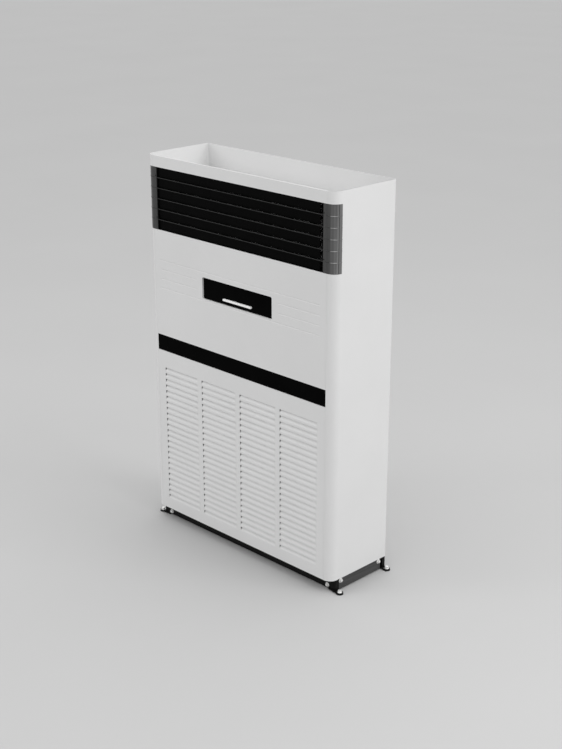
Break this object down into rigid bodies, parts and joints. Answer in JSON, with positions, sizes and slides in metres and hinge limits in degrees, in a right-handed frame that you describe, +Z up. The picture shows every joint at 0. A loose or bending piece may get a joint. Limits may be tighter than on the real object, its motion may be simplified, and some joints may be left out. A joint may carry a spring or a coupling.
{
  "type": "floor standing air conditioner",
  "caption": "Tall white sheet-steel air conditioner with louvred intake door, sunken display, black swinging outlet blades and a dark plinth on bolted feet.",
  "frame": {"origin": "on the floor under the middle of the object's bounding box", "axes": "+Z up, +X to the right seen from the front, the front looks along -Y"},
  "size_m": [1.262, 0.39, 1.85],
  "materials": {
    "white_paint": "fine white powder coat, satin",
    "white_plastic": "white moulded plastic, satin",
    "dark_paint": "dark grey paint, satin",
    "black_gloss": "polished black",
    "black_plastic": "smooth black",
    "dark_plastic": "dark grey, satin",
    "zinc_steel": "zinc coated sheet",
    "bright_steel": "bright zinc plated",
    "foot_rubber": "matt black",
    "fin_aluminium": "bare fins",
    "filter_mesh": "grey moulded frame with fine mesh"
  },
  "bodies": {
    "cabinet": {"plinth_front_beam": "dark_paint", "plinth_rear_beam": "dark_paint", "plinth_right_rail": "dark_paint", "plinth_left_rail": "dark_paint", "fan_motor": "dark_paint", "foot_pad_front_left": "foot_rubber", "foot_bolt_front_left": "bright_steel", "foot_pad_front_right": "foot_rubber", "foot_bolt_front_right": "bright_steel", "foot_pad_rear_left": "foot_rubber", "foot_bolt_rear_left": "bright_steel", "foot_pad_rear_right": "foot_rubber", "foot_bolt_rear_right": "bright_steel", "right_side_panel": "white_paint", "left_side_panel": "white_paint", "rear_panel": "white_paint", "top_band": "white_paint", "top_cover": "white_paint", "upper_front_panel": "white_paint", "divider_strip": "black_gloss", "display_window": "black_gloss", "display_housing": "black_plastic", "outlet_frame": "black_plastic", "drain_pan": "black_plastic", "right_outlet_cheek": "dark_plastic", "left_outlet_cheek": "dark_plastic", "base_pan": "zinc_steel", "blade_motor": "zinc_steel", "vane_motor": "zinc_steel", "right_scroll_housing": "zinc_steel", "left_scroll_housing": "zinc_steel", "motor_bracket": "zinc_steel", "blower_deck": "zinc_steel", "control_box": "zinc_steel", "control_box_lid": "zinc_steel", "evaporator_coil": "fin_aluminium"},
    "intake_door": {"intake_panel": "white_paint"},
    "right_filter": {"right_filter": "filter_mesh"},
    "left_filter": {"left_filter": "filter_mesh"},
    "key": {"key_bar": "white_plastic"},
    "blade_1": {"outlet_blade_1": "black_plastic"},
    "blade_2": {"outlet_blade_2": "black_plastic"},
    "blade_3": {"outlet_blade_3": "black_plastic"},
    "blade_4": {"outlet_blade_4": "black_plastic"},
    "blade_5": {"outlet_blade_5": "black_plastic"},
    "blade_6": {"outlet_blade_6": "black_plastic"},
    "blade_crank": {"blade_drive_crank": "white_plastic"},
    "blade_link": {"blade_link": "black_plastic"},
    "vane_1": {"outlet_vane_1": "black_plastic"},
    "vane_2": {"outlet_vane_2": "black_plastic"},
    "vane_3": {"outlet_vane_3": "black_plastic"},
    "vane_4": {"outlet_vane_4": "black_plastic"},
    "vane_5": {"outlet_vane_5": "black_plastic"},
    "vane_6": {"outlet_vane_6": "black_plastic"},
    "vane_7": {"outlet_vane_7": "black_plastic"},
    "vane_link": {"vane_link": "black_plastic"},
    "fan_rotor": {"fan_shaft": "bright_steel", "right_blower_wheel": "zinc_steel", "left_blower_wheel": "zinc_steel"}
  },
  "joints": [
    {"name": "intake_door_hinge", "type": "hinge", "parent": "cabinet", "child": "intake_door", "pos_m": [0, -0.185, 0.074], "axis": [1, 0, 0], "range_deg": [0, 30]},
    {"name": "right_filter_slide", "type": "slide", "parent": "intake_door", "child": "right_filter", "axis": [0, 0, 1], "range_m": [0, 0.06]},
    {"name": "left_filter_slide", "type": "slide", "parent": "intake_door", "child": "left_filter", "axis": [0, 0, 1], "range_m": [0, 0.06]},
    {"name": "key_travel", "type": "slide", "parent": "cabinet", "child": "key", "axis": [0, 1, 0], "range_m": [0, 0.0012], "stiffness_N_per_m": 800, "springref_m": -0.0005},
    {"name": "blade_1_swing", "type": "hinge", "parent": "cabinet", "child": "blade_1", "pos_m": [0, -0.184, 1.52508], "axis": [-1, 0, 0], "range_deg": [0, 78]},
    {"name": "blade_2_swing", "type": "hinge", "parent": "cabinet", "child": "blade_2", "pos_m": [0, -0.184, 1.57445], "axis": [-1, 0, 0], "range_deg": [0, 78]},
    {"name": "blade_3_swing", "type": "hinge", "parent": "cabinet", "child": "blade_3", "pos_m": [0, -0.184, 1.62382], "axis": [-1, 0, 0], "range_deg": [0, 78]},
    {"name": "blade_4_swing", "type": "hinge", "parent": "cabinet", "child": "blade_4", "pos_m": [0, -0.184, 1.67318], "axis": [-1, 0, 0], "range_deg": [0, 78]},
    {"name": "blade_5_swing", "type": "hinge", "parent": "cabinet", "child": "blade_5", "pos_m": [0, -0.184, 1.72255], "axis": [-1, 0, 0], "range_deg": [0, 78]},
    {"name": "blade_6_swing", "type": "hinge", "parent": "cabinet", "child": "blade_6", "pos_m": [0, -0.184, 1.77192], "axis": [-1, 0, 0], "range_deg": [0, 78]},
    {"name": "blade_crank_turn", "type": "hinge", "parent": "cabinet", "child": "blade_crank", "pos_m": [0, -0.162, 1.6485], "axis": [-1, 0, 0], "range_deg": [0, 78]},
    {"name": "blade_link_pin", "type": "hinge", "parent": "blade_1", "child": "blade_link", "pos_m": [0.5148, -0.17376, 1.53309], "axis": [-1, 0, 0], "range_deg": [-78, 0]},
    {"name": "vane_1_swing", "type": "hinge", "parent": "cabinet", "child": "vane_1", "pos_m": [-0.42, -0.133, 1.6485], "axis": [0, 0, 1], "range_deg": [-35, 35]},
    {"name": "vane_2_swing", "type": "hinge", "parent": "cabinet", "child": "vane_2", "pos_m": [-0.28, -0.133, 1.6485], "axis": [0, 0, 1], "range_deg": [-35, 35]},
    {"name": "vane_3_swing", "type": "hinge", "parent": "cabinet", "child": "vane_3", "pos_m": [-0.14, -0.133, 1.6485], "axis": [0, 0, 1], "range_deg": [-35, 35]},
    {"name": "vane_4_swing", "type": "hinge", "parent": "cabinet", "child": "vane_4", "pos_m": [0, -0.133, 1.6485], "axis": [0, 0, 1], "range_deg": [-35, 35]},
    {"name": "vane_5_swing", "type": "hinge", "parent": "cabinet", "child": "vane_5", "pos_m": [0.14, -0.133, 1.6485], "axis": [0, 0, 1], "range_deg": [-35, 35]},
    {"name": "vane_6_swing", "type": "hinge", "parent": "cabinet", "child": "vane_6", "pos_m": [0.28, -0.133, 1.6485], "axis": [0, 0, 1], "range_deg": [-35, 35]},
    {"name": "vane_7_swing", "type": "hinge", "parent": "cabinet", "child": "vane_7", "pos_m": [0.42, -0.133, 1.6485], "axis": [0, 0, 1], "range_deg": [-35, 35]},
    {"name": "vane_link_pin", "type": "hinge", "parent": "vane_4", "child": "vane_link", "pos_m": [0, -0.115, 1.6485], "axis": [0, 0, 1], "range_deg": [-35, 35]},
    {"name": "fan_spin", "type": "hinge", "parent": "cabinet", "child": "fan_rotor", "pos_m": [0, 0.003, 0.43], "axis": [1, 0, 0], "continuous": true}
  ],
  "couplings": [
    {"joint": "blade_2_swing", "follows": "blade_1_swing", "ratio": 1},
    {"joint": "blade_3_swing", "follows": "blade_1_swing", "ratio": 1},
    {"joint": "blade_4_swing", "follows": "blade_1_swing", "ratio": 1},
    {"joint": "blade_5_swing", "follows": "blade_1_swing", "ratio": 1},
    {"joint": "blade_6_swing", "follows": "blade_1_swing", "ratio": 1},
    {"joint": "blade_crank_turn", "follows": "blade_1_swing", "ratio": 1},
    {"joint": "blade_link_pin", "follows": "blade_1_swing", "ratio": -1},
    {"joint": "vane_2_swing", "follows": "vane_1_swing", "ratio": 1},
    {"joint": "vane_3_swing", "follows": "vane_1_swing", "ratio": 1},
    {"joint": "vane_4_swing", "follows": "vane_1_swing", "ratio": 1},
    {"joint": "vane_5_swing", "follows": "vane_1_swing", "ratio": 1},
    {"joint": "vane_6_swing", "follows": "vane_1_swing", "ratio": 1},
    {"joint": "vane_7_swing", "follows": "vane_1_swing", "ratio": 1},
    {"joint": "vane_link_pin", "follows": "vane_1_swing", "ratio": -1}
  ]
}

········

Problem => Scan the material above for the string "with" and return the lines that hold it.

Exercise solution =>
Break this object down into rigid bodies, parts and joints. Answer in JSON, with positions, sizes and slides in metres and hinge limits in degrees, in a right-handed frame that you describe, +Z up. The picture shows every joint at 0. A loose or bending piece may get a joint. Limits may be tighter than on the real object, its motion may be simplified, and some joints may be left out. A joint may carry a spring or a coupling.
  "caption": "Tall white sheet-steel air conditioner with louvred intake door, sunken display, black swinging outlet blades and a dark plinth on bolted feet.",
    "filter_mesh": "grey moulded frame with fine mesh"